Forecast accuracy for each single age group is summarized in Table 5. Here, the forecasting accuracy of the methods differs significantly from the mortality profile case. Generally, the most accurate forecasts are generated by the SMR, SMR-BAG, and SMR-NC methods. The performance of the MS method, which is the best among the mortality profile forecasts, is poor, particularly for young age groups. This is also the case for the RR and RR-NC methods. The accuracy of the POL and SMR-REG methods varies considerably by age group. They are more accurate in forecasting life expectancy than most other methods for young age groups, but their relative forecasting accuracy deteriorates with age. This is especially true for the POL method.

Table 5 MAE of the mortality rate forecasts for the different age groups. Source: Author’s calculation.

It should be stressed that the apparent contradiction in results between Tables 2 and 5 and results from the fact that the mortality rates for the oldest cohorts are much higher than for the remaining groups. Therefore, the MAE values are dominated by forecast errors for these groups. As a result, a method that performs well for most of age intervals but fails for the oldest groups exhibits a poor overall performance in terms of MAE.

In Table 6 and Fig. 3, we show the spatial distribution of the forecast errors. For brevity, the errors in Table 6 are aggregated into 16 NUTS-2 regions. The accuracy ranking for the regions is summarized in the last column, which shows the median error for the methods.

Table 6 MAE of the mortality rate forecasts for the different regions. Source: Author’s calculation.
Fig. 3
figure 3

Source: Author’s calculation. Data source: Statistics Poland, Human Mortality Database

Spatial distribution of the MAE measure.

The most accurate forecasts of mortality rates are observed in eastern and south-eastern Poland, when the life expectancy is generally higher. On the other side the largest errors are observed in northern Poland and Opolskie region in southern Poland. It should also be noted that the most accurate approaches, namely SMR-BAG and MS generally perform well in all regions.

Discussion and conclusion

Generally, the results presented in the previous section are well in line with those obtained by Wilson (2018). In particular, we find that the mortality surface method outperforms slightly the other approaches like the SMR-BAG, RR, and Brass models in terms of MAE but the differences between the best methods are rather small. Similarly, the SMR-BAG method delivers the most accurate forecasts of life expectancy with the RR and MS approaches sharing the second place and the Brass model following them. Exactly the same rating is given by Wilson (2018) for the values of his absolute total error measure. It should also be noted that the values of errors obtained for Poland is very close to those calculated for Australia. For example, the overall MAE for our best mortality surface method equal to 0.202 corresponds to the total absolute error equal to 0.038 which matches exactly the number reported by Wilson (2018). Nevertheless, our study offers several other, novel insights.

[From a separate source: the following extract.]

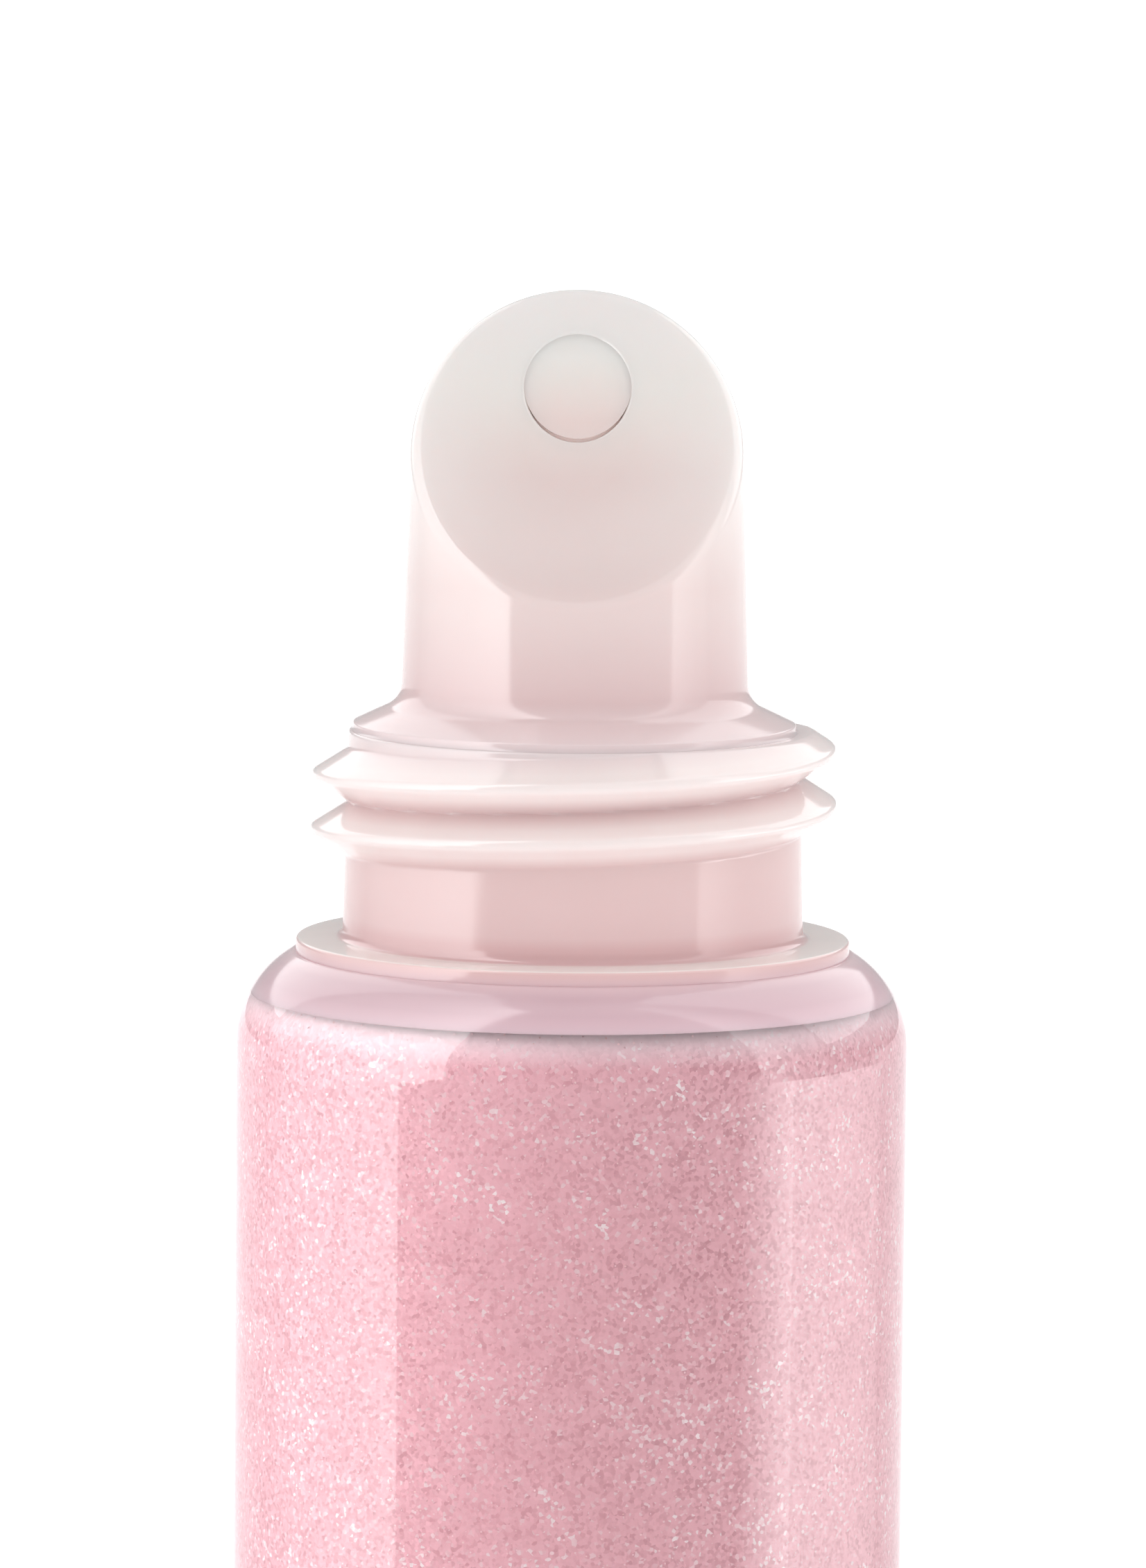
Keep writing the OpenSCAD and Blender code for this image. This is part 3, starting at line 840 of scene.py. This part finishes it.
@dataclass
class TubeBody:
    """Sleeve with its gloss and glitter flakes."""

    levels: Levels
    radius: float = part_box("sleeve")[1].y / MM
    wall: float = 0.5
    seal_t: float = 0.9
    slit_half: float = 0.04
    shoulder_round: float = 3.0
    weld_rise: float = 1.5
    lip_t: float = 0.3
    funnel_step: float = 0.6
    gloss_fit: float = 0.02
    bore_r: float = 4.8
    channel_r: float = 3.3
    gloss_level: float = 3.0
    neck_fit: float = 0.01
    funnel_rise: float = 1.0
    meniscus: float = 0.15
    ring_step: float = 1.0
    flakes_per_mm2: float = 6.0
    flake_r: float = 0.033
    flake_lift: float = 0.03
    flake_corners: int = 5
    flake_lean: tuple[float, float, float] = (0.45, 0.45, 3.0)
    flake_sizes: Point = (0.45, 1.15)
    bag: BagRule = field(default_factory=BagRule)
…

First, as far as forecasting mortality profiles, the SMR-REG approach currently used by Statistics Poland is far from optimal. There are other simple approaches that deliver considerably more accurate forecasts, such as the RR, RR-NC, and MS methods. While the latter two can be more involved than the SMR-REG method, the pure RR requires RR calculations for each district and age group and then scaling country-level forecasts by these numbers. Thus, the calculations are as simple as those for the SMR-REG approach and can be performed readily on a spreadsheet. It should also be noted that for implied life expectancy, the district-level SMR method outperforms the SMR-REG approach considerably. These findings are robust to changes in the periods covered by the test sample and sex.

Second, this study analyzes a novel method that uses data from neighborhood districts to generate more accurate estimates of SMRs and RRs. While this modification increases forecast accuracy, the improvement is small. This seems to imply that aggregating district mortality data across age and time is sufficient for reliable estimation of mortality rates. We suppose that the modification could be more successful in more data-scarce environments.

Third, the ranking of the methods changes significantly when analyzing the forecasts by single age groups. In general, the relative performance of the various methods is very much age-dependent. Specifically, the SMR-REG method performs well for young cohorts, and the alternatives offer only a slight or no improvement. Thus, this method seems a reasonable choice for infant mortality forecasting. However, the alternatives that use standardized mortality rates, such as the SMR, SMR-BAG, or SMR-NC methods, still outperform the SMR-REG method for most age groups. Notably, the methods that are the most accurate for forecasting mortality profiles (RR, RR-NC, MS) are definitely more accurate than the alternatives for the oldest cohort, which dominates our accuracy measures.

Given the heterogeneity of the forecasting performance for the different age intervals it would be interesting to consider a joint forecasting method that blends a SMR-based approach for most of the intervals with the MS, BR, or RR approach for the oldest cohorts. However, we leave this possibility for future research.

The reliability of our conclusions is limited by several issues. The most important is our short dataset that consists of just three subperiods, with one as the training subsample and the remaining two as the testing periods. In Poland, longer comparable series at the district level are not available. As a result, we are not able to assess forecasting accuracy for horizons longer than 10 years. However, the lack of a longer time series is, to some extent, compensated for by the number of districts used for our forecasts, which considerably improves the reliability of the forecast accuracy assessment. It should be also remembered that past forecasting performance may not hold in the future, as stressed by Booth and Tickle (2008).

In addition, we do not examine several more involved methods for small-area mortality predictions. Currently, advanced software or data requirements make it difficult for statistical agencies to apply these methods in practice and the potential gains in accuracy from switching to these remain unknown. This issue also remains open to future investigation. The Author hopes that due to the simplicity of calculations, the models used in this study have a chance to be implemented in practice by the Statistics Poland.